In 1990, concerns about exclusion are what drove Ohio to put this sort of restriction on where and how selective admission could be implemented. The landscape is very different today, however, as more parents demand more and better schooling options for their daughters and sons. In light of this reality, increasing intra-district choice is smart policy. It allows districts to innovate, to create the schools that parents want, and to compete with other schools of choice. It is another break in the "zip code is destiny" approach of yesteryear, an approach that limits kids’ options rather than expanding them. The sooner that approach goes away, the better for Ohio’s children.
Districts shouldn’t have to beg the state for flexibility around admissions policies. Columbus’s initial plan to practice selective admission for 35 percent of the seats in Africentric was reduced by the state to conform to an arbitrary 20-percent limit before the final request was submitted. Who knows better what district parents want and what district schools can accommodate? If that many parents of students with high academics and low discipline want in to Africentric, they should be allowed to do so. Who knows what greater success the five original schools could have achieved had they not been so limited? The existing waiting lists in those schools likely point to the answer.

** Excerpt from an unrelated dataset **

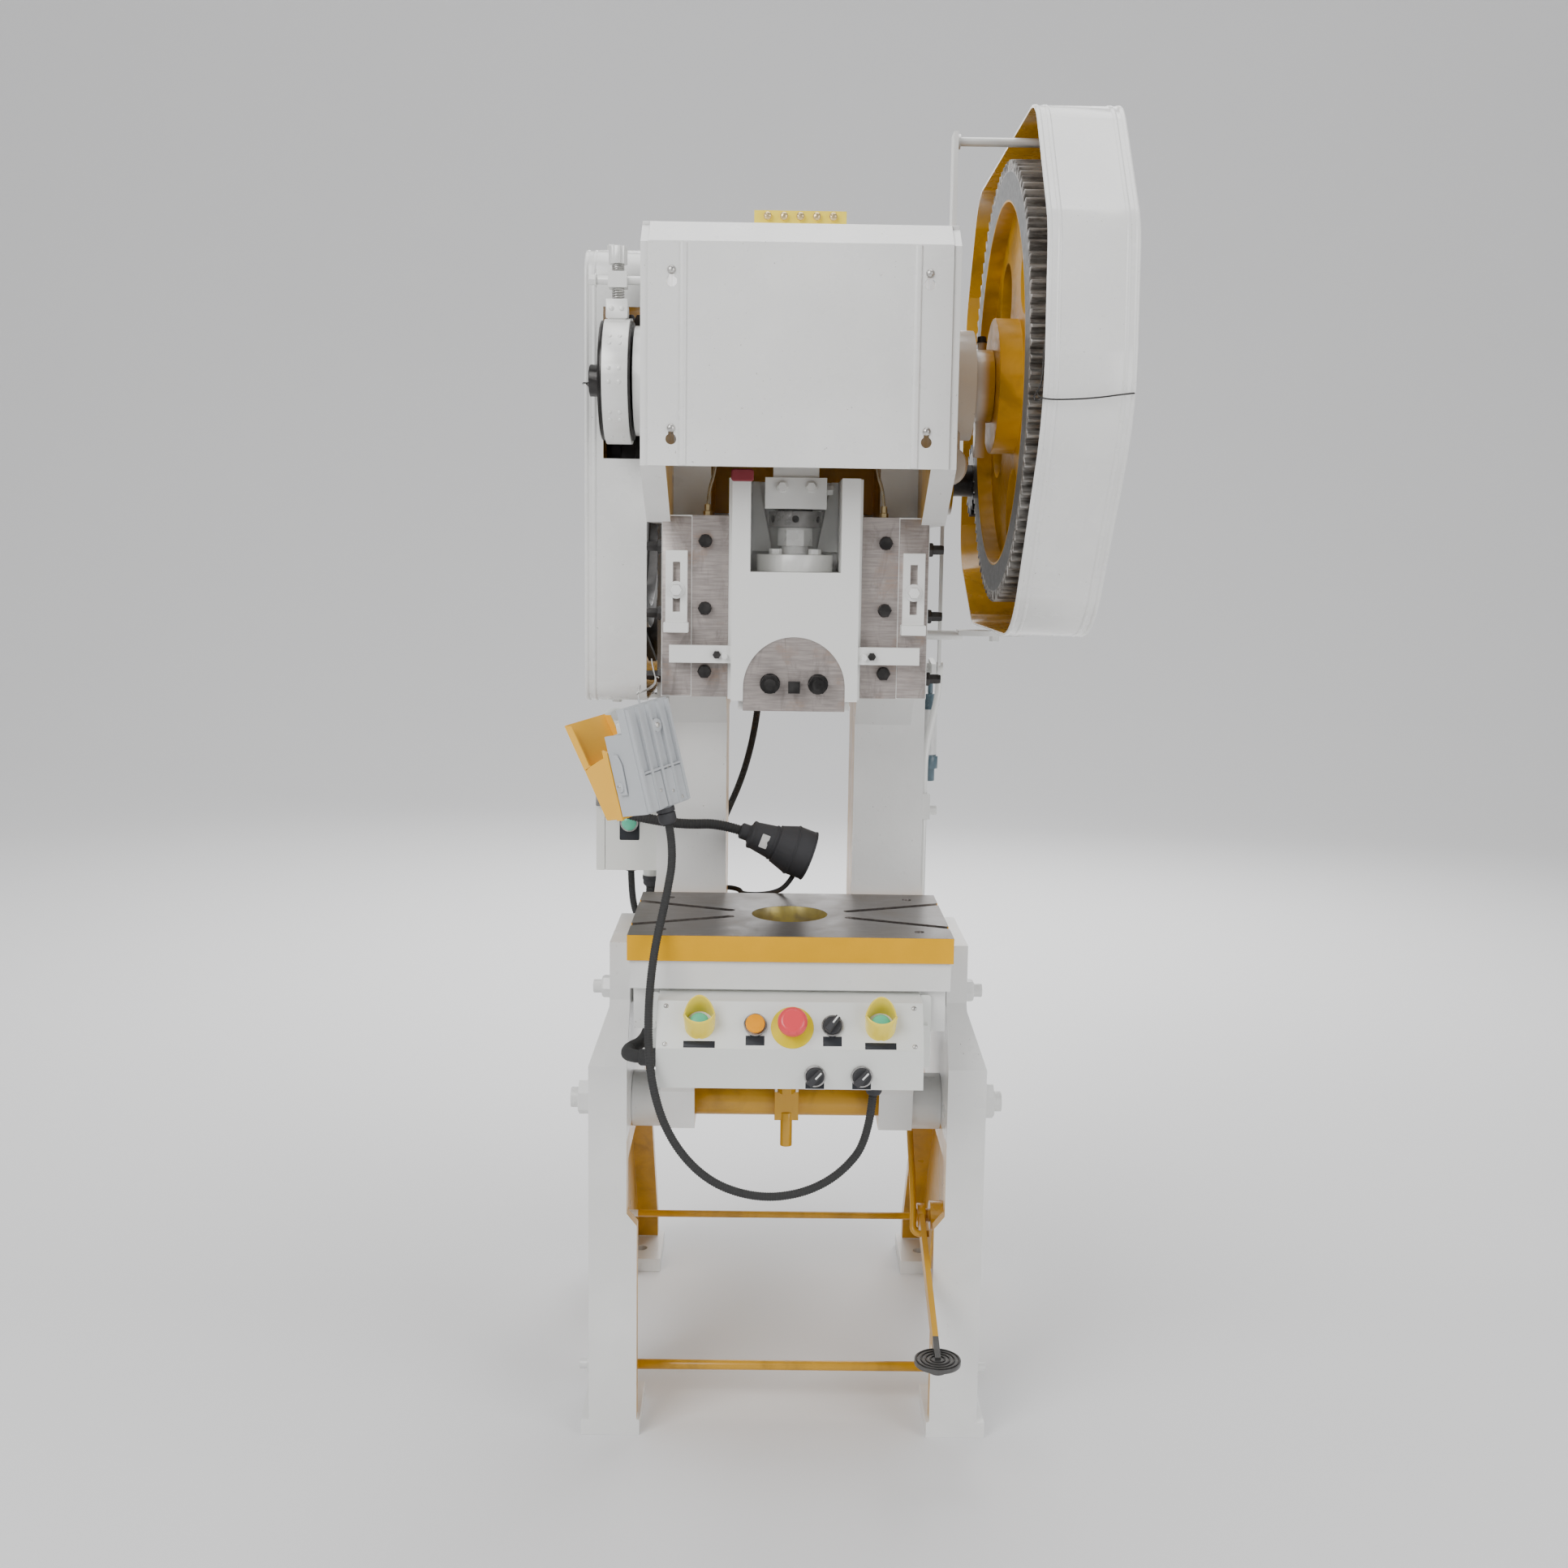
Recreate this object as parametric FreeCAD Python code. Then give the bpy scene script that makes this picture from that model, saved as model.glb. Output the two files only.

To be clear, none of these schools are stellar academic performers, and the selectivity being applied is not particularly rigorous. These are not—and should not be confused with—“exam schools” in any way. What they are are better-than-average urban district schools that have drawn plenty of interest from parents and students, most likely because of their alternative focus, boundary-busting admissions, and selective admissions policies (however small that population is). That alone is good news for Columbus and an indication that a new focus on quality could emerge from the status quo. Parents are interested, the school board is all in, and the potential benefits are there. So the state should get out of the way and let the good work proceed.